1. D-Day, June 6, 1944.
2. Hurricane Katrina, August 2005.
3. September 11, 2001.
4. Dust Bowl, 1933.
5. Chicago Fire put out by light drizzle, October 10, 1871.

The rationale:

1. D-Day, June 6, 1944.

The odds were against Operation Overlord and the invasion of Normandy from the start. Two things were required: a full moon, to illuminate navigational beacons for the aircraft, and spring tides to keep the water as deep as possible to make it around the defenses placed in the surf. The weather had been so lousy at the beginning of June that a number of the German defense leadership was on leave (General Rommel was on leave celebrating his wife’s birthday) so it wasn’t the starters that were out there when the invasion started. If this nearly impossible task had failed, America’s expansion of interests through the 20th century and rise as a true world power would have been impossible.
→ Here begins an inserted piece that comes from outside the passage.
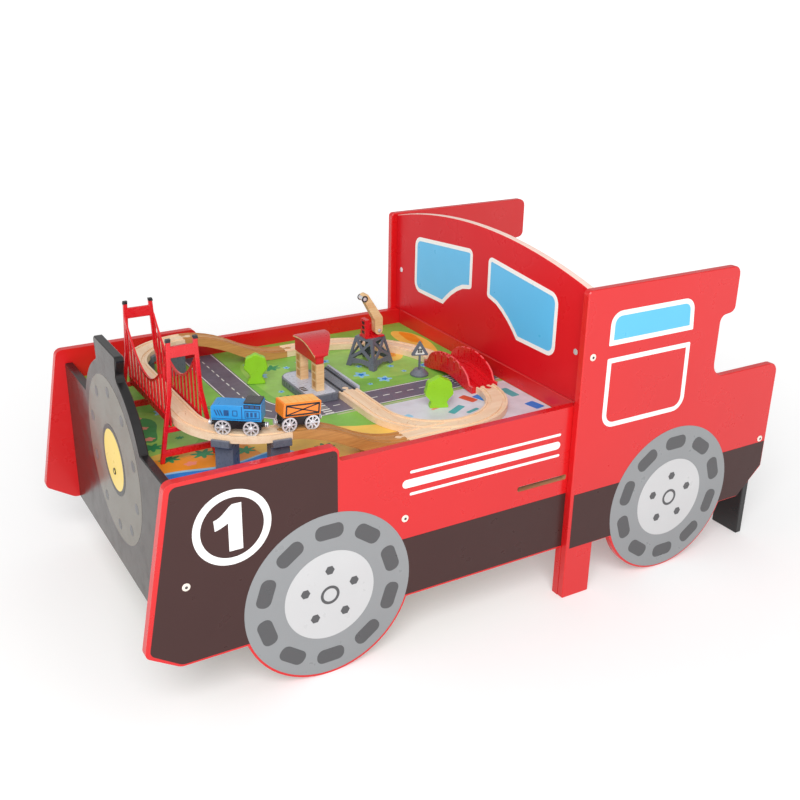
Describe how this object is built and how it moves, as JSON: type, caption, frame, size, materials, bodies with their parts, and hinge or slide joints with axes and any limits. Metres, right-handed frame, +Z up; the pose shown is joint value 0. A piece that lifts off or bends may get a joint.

2. Hurricane Katrina, August 2005.

The costliest disaster in the history of the United States and its deadliest hurricane since 1928 created a diaspora in the southern united States away from a vital shipping and tourism center from which the city has never fully recovered. Hurricane Katrina also demonstrated the terrifying incompetence of the federal disaster recovery apparatus. Upon being given six days notice that the storm would be catastrophic, the mayor did not issue the order to evacuate the city until 19 hours before the storm made landfall. At least 1,836 people were killed in the wake of the storm’s destruction and subsequent floods.

3. September 11, 2001.

“The weather was perfect.” While bad weather affected D-Day and Katrina was a meteorological event, the lack of any weather patterns on 9/11 meant that the flights would not be delayed, the passengers would not have been present in greater numbers after their flights the night before had been cancelled, thus providing more resistance against a mere four “muscle” hijackers who had chosen flights that were light on passengers and heavy on fuel. Flight 93, which crashed in Pennsylvania, was delayed out of Newark. The disparities in time between the crashes would have been greater and could have minimized the loss of life on a day with more difficult visibility.

4. Dust Bowl, 1933.

I picked this for encouraging soil conservation and the rise of agribusiness in the wake of the expansion of the Great Depression. This also created the current Department of Agriculture Setup, which hands over great piles of money to small family farmers like ADM’s Andreas family. But it also contributed mightily to making California the most populous state in the nation, which will affect you all; a state with that many Congressional members has a lot of clot and the ability to say, “We would rather you provided Great Lakes water to us so we can continue to grow vegetables” and “The clean air standards for the vehicles that the American public is balking at buying will be raised if you’d like to sell cars here.”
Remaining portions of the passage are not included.